Idaho’s sanctioned wrestling state championship will take place Feb. 28 through Feb. 29. Without girls wrestling as a separate IDHSAA-sanctioned sport, girls must compete against boys at the state level. Some girls, after a weekend spent at the Idaho Girls Wrestling Finals tournament, will move onto the district and state championships the following two weekends. 

Columbia's girls wrestling program, led by head coach Amber Quintana.

Foster knows more than anyone how important it is for girls and boys to feel equal on the mat, with a son and a daughter who grew up with a passion for the sport. But she said she hopes they are given the chance to one day compete against their respective genders. 

“A 125-pound girl is not the same as a 125-pound boy. Yes, wrestling is a battle of skill. But hormones and extra testosterone come into play. Some aspects just don’t equal out,” Quintana said. “We don’t want these girls to get hurt. Boys have boys state. Why can’t girls have girls state?”

In the hopes of showing that girls deserve their own wrestling state championship, Foster said the numbers speak for themselves. 

During the 2014-2015 season, Foster said 26 girls wrestled at the high school level. Now, there are approximately 220 active female wrestlers across the state. 

“These girls deserve this,” Foster said. “They go to every practice, every weightlifting session, every team fundraiser. These girls need something of their own as a goal to work toward at the end of the year.”
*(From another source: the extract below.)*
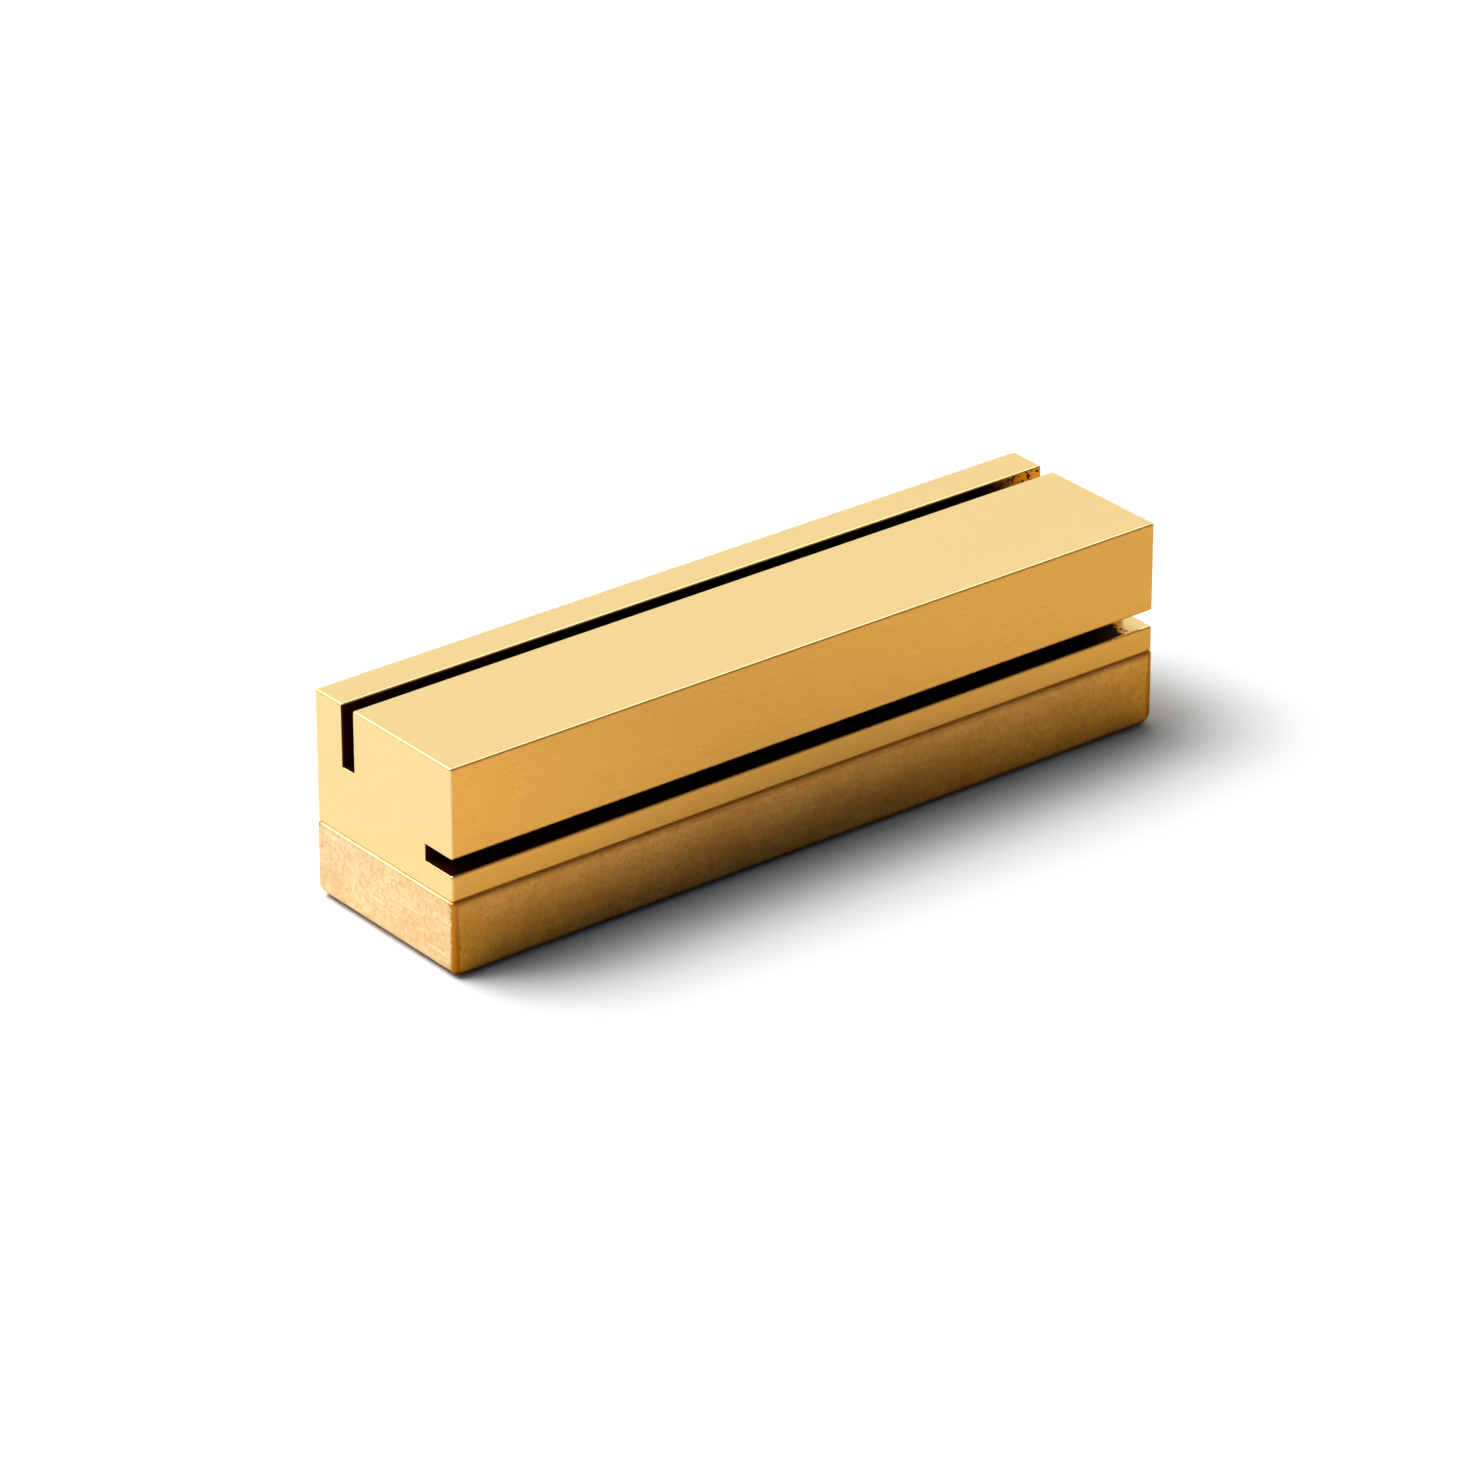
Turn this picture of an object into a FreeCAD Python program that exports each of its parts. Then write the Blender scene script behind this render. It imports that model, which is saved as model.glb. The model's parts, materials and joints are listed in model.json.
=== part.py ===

Aside from giving the girls another chance to compete, Foster said the main goal in hosting this unsanctioned event is to show the IDHSAA how similar the two tournaments would be if both were officially recognized. There is no fee to enter the tournament for girls apart of any Idaho high school team and all participants will receive an Idaho Girls Wrestling Championship sweatshirt. 

Championship medals will be awarded for first through sixth place and team trophies will be awarded for first through third place. 

“When I come to tournaments like this weekend’s, I tell these girls that what they are doing is beyond amazing,” Quintana said. “They have the state telling them that their sport is unrecognized but they still do it. These girls are constantly told ‘no’ but they still care.”

Weigh-ins begin 8 a.m. at Pocatello High School. The tournament begins at 10 a.m.